Housing, double dip anyone? the Fed’s comments that financial conditions “have become less supportive of economic growth” seems to have been a key point. It came after a shock 33% plunge in new home sales in May from April as the home buyers credit ended. That was far worse than any forecast. And while some analysts attempted to put the best possible light on it (such as ‘not unexpected’ after the tax credit ended), the 300,000 annual rate was the lowest since 1963 (no one got near, the market forecast was a 430,000 rate) and lower than at any time during the crunch in 2008 and 2009. Coming a day after a large- than-expected fall in sales of existing homes in May, some commentators said ‘double dip’ for housing. So the Fed’s remarks about the downturn in financial conditions fell on receptive ears, and down went bond yields, to where they were a couple of weeks ago and in May when Europe was really on the nose. Mortgage applications are low and most are refinancing, not a good sign for future new and used house sales.

Only in America: And speaking of the housing tax credit, figures out in the US overnight reveal, incredibly, that more than 1,200 prison inmates, including 241 people serving life sentences, defrauded the government of $US9.1 million in tax credits reserved for first-time homebuyers. According to the US Treasury, thousands of other people filed multiple claims or made claims outside the allotted time period. In all, more than $US28 million was improperly paid out. The plan was for tax credits of up to $US8,000 to qualifying first-time home buyers as a way of stimulating new and used home sales. It was extended from last October to April. But, according to the Treasury report, 4,608 state and federal inmates filed for these tax credits, and that fraudulent refunds were doled out to 1,295 of them. The worst were 715 prisoners serving life sentences, of which 241 were awarded $US1.7 million. 61% of these were in Florida, which is one of the states were the subprime crisis and banking failures hit deepest.

Jobs watch: America’s June unemployment figures are out on the night of Friday July 2, Australian time, and already a bad number is being forecast. Why? Well, just as Census employment boosted the May figure overall, Census-related job losses will see June’s figure slashed. The Census Bureau has started releasing tens of thousands of temporary workers hired for the once-a-decade national population count. An update on the Bureau’s website said it had 330,737 temporary workers on its payroll in the week ended June 12. That is the period the Labor Department typically uses to calculate its monthly employment data. In the same week in May the Bureau said it had  573,779 temporary Census workers. In May employment rose by 431,000, with 411,000 temporary Census jobs added that month. Private employers only added 41,000 in the month, much less than forecast.

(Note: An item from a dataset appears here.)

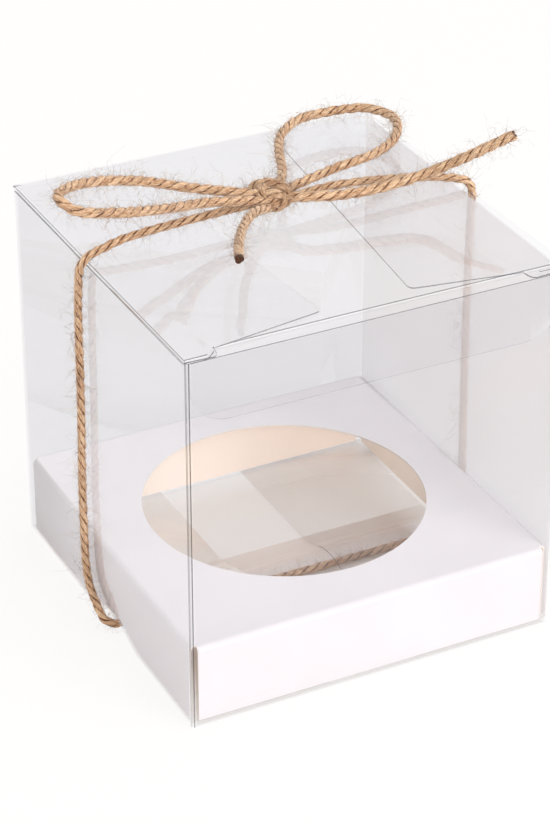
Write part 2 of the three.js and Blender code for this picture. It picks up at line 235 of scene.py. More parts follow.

A Euro Date Next Wednesday?: More eurozone fear and loathing. June 30, might be the end of our financial year and the second quarter around the world, but in Europe, its also the day when all those now junk Greek bonds have to drop out of the various indices. While there has been some selling, expect a bit more. The European Central Bank (ECB) is the only buyer. Could be over 100 billion euros of bonds are no longer investment grade and can’t be held by lots of current owners, and can’t be in the various bond market indexes.

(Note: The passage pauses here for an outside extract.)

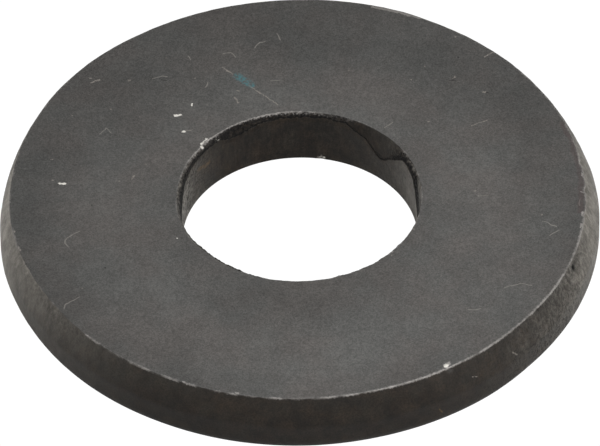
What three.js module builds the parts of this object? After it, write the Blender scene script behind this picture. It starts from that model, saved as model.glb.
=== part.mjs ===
// Flat washer: one flat steel ring, punched from plate, for a 5/8 in or M16 bolt.
//
// Frame: millimetres, +Z along the bore. The origin is the centre of the bottom face, so the
// washer lies on z = 0. The bottom face is the one with rounded edges. The top face is the one
// whose edges broke away, as steel does on the far side of a punch cut.

import * as THREE from 'three';

// Driving dimensions
const OUTSIDE_DIAMETER = 44.45;
const BORE_DIAMETER = 17.46;
const THICKNESS = 4.55;

// How the two cut walls depart from plain cylinders
const RIM_BREAK_DEPTH = 2.15; // the broken band of the rim, measured down from the top face
const RIM_BREAK_SETBACK = 0.87; // how far that band leans in by the time it meets the top face
const RIM_ROLL = 0.92; // radius of the edge between the rim and the bottom face
const BORE_BREAK_DEPTH = 1.1; // the broken band of the bore, measured down from the top face
const BORE_BREAK_SETBACK = 0.32; // how far that band opens out by the time it meets the top face
const BORE_ROLL = 0.2; // radius of the edge between the bore and the bottom face

// Fineness of the round stretches
const TURN_STEPS = 96; // once round the washer
const ROLL_STEPS = 5; // round each rolled edge

const RIM_RADIUS = OUTSIDE_DIAMETER / 2;
const BORE_RADIUS = BORE_DIAMETER / 2;

// Half of the washer's cross-section, to the right of the axis: x is the radius, y the height.
// It starts on the bottom face at the bore and runs out, up the rim, in, and down the bore.
function crossSection() {
  const section = new THREE.Path();
  section.moveTo(BORE_RADIUS + BORE_ROLL, 0);
  section.lineTo(RIM_RADIUS - RIM_ROLL, 0);
  section.absarc(RIM_RADIUS - RIM_ROLL, RIM_ROLL, RIM_ROLL, -Math.PI / 2, 0, false);
  section.lineTo(RIM_RADIUS, THICKNESS - RIM_BREAK_DEPTH);
  section.lineTo(RIM_RADIUS - RIM_BREAK_SETBACK, THICKNESS);
  section.lineTo(BORE_RADIUS + BORE_BREAK_SETBACK, THICKNESS);
  section.lineTo(BORE_RADIUS, THICKNESS - BORE_BREAK_DEPTH);
  section.lineTo(BORE_RADIUS, BORE_ROLL);
  section.absarc(BORE_RADIUS + BORE_ROLL, BORE_ROLL, BORE_ROLL, Math.PI, Math.PI * 1.5, false);
  return section.getPoints(ROLL_STEPS);
}

// Dark oxidised steel, dull on every side
function darkSteel() {
  return new THREE.MeshStandardMaterial({ color: 0x54504e, roughness: 0.6, metalness: 0.85 });
}

function washer() {
  const ring = new THREE.LatheGeometry(crossSection(), TURN_STEPS);
  ring.rotateX(Math.PI / 2); // the lathe's axis is Y
  const mesh = new THREE.Mesh(ring, darkSteel());
  mesh.name = 'washer';
  return mesh;
}

const part = new THREE.Group();
part.add(washer());

export default part;
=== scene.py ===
"""Flat washer: the visual model, camera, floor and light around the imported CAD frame.

The washer is one punched steel ring, dark with oxide. scene.py replaces the plain CAD ring with
a fine mesh of the same sizes. It adds what the punch and handling leave behind: the ragged broken
bands, the wandering crack where the bore's cut tore, worn edges, nicks, scratches, paint and lint.
Lengths are metres, and MM turns millimetres into them. Angles go round +Z from +X, in degrees.
"""

import math

import bpy
import numpy as np
from mathutils import Matrix, Vector, noise


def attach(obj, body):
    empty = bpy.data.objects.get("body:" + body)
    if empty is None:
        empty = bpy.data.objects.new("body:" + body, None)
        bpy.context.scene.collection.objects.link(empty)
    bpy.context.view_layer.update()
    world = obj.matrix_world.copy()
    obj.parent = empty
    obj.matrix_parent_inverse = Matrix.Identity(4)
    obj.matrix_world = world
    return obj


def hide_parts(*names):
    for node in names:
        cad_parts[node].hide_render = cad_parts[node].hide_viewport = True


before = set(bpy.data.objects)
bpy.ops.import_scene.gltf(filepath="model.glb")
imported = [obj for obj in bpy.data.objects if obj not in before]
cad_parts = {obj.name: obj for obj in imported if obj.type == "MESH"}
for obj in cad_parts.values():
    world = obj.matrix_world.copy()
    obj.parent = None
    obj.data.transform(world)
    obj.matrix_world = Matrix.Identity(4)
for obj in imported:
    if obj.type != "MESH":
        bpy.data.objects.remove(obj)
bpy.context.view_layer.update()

MM = 0.001
NODE = "washer"
FAR = 99.0  # a distance in mm that stands for "nowhere near"

# Fineness of the mesh: the steps round the ring, and the rows of each stretch of its section
TURN_STEPS = 1080
RIM_BREAK_ROWS = 16
RIM_LAND_ROWS = 5
RIM_ROLL_ROWS = 8
BORE_ROLL_ROWS = 6
BORE_LAND_ROWS = 8
BORE_BREAK_ROWS = 13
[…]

Lonely banks club next Thursday? That’s July 1 when the 12 month ECB 12 month 442 billion euro liquidity scheme, called the Long Term Refinancing Option (LTRO) is due to expire. That could send the London Interbank Offered Rate (the key global short term interbank interest rate) up sharply by 0.50% to around 1%, by some estimates until the situation becomes clearer. If that happens, watch markets and market liquidity go arghhhhhh. The ECB has a three month LTRO (the current one also ends on June 30) which will hopefully see money from the 12 month facility switch into the September quarter one and push it out until September 30. Then there’s the 440 billion EU backstop agreed in May.

Blind dates, really The key, what happens in Spain, Ireland, Greece and Portugal where banks have been using up to 200 billion euros a day of  ECB money to keep liquidity in the various banking banking systems flowing? Spain’s banks have owned up to 85 billion euros a day, Greece is nearly 80 billion, according to some estimates and Portugal’s banks this week were revealed as being on the drip for 35 billion euros a day, more than double April’s 17 billion. The 12 month facility was supposed to wean Euro banks off ECB help. If they roll into the 3 month facility, we will know that the banks are weak, with questionable security, poor assets and the so-called stress tests might not be worth the paper they composed on. Apparently German banks have been using an extra 17 billion euros of ECB money as well.

Austerity watch: France, oh France, all worried about the failure of their soccer team with President Sarkozy involved and seemingly more interested in that failure than moving to cut spending, debt and the budget deficit, apart from the symbolic. Heads will no doubt roll around the Bastille over the failure of the team with the President summoning the Prime Minister, François Fillon for talks on the World Cup failure overnight. The President’s handlers also let it be known that he had cancelled the palace’s traditional Bastille Day garden party on July 14 as a cost saving. According to the Financial Times the saving was a whole 733,000 euros. France has had more success in winning the World Cup (once, in 1998) than it has in cutting the budget deficit. It hasn’t had a balanced budget for 30 years.

Arc d’debt: So it shouldn’t be a surprise that a report from the government’s top financial watchdogs, the Court of Auditors, says the country’s budget deficit will hit 7% of GDP in 2011 without new spending cuts being made. France is the only country not to have detailed spending cuts; it has revealed freezes on public service pay and transfers to local governments, cutting tax breaks and attempted to push out the retirement age, but it hasn’t followed the UK, Spain or Greece, for example, in cutting into spending cuts and real tax rises, and probably will try and avoid any real cuts until after the Presidential poll in 2012. Around 100 billion euros of cuts are needed to bring the deficit back to 3%, which is the level demanded in EU agreements.